- **Written instruction**
Search the listing below for "picks". Copy each matching line.

- **Records provided**
[BEGIN]
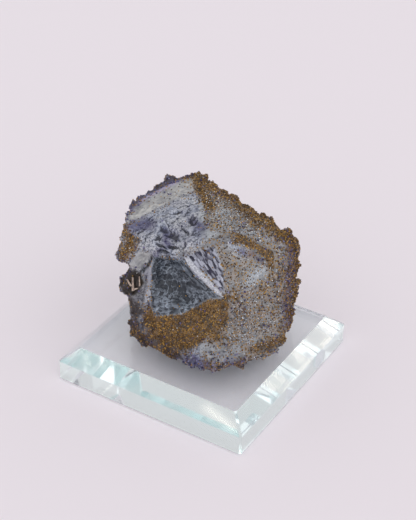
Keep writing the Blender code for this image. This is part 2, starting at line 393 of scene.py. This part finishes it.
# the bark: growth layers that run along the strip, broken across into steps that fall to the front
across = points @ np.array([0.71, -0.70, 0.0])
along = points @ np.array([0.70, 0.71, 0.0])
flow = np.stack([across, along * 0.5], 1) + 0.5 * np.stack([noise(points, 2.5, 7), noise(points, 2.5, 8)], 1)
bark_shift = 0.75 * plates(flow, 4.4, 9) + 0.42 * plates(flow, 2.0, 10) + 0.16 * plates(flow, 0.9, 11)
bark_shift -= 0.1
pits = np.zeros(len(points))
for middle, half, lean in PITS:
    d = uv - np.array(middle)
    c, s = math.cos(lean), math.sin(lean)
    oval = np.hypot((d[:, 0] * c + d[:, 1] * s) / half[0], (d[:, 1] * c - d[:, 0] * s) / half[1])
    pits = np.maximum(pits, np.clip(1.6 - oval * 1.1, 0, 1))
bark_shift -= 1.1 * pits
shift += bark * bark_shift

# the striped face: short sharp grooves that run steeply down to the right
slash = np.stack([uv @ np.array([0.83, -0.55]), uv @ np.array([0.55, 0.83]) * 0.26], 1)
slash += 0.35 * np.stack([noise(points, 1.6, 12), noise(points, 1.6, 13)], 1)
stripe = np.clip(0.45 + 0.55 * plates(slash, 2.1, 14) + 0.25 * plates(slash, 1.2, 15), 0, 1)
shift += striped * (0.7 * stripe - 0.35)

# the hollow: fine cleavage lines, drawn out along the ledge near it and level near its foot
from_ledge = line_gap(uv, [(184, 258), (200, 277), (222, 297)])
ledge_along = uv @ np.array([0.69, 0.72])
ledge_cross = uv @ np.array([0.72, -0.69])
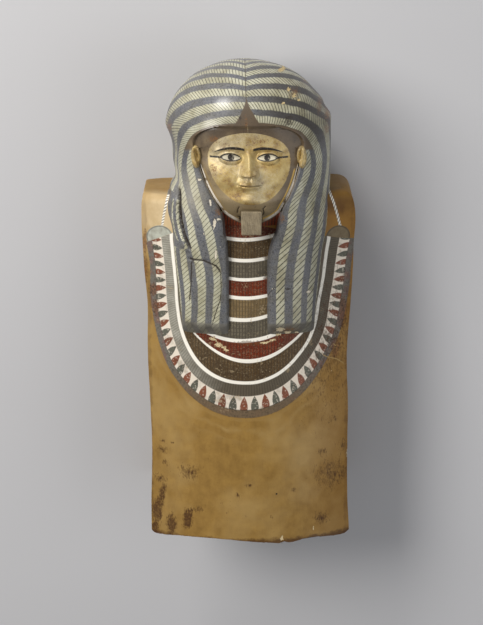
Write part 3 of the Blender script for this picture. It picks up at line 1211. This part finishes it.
[END]
[BEGIN]
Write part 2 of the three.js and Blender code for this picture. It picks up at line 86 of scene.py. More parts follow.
[END]
[BEGIN]
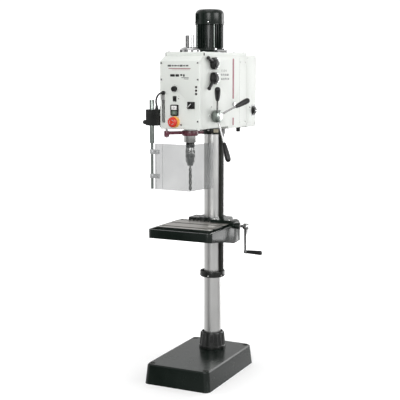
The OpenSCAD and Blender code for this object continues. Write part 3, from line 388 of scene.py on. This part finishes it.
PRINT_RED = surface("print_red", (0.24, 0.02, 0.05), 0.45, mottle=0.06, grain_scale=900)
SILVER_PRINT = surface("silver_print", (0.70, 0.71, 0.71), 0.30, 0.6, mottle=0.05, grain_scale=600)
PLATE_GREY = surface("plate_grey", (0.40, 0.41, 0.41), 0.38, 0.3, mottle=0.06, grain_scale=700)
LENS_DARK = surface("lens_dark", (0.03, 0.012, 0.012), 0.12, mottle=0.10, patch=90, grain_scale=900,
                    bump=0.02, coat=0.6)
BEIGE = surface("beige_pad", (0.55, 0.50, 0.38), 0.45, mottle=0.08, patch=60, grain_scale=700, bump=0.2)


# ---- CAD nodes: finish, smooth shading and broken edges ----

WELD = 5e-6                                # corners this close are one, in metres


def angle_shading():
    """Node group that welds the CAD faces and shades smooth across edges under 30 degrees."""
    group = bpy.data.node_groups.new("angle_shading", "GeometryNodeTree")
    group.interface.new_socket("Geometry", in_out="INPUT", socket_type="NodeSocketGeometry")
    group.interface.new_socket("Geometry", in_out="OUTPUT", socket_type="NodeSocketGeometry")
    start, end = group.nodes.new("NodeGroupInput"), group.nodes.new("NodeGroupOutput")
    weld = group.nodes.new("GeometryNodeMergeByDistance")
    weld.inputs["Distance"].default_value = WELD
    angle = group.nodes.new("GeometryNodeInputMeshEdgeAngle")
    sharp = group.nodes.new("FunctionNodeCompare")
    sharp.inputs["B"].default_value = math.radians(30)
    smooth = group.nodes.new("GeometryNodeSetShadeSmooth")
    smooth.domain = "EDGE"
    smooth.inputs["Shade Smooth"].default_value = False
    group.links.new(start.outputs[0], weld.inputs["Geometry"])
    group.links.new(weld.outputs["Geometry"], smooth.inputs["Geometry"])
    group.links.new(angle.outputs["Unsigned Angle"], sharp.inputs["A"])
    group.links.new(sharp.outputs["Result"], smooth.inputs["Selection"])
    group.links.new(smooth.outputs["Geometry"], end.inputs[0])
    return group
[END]
- **Answer to this problem**
Write part 3 of the Blender script for this picture. It picks up at line 1211. This part finishes it.
Write part 2 of the three.js and Blender code for this picture. It picks up at line 86 of scene.py. More parts follow.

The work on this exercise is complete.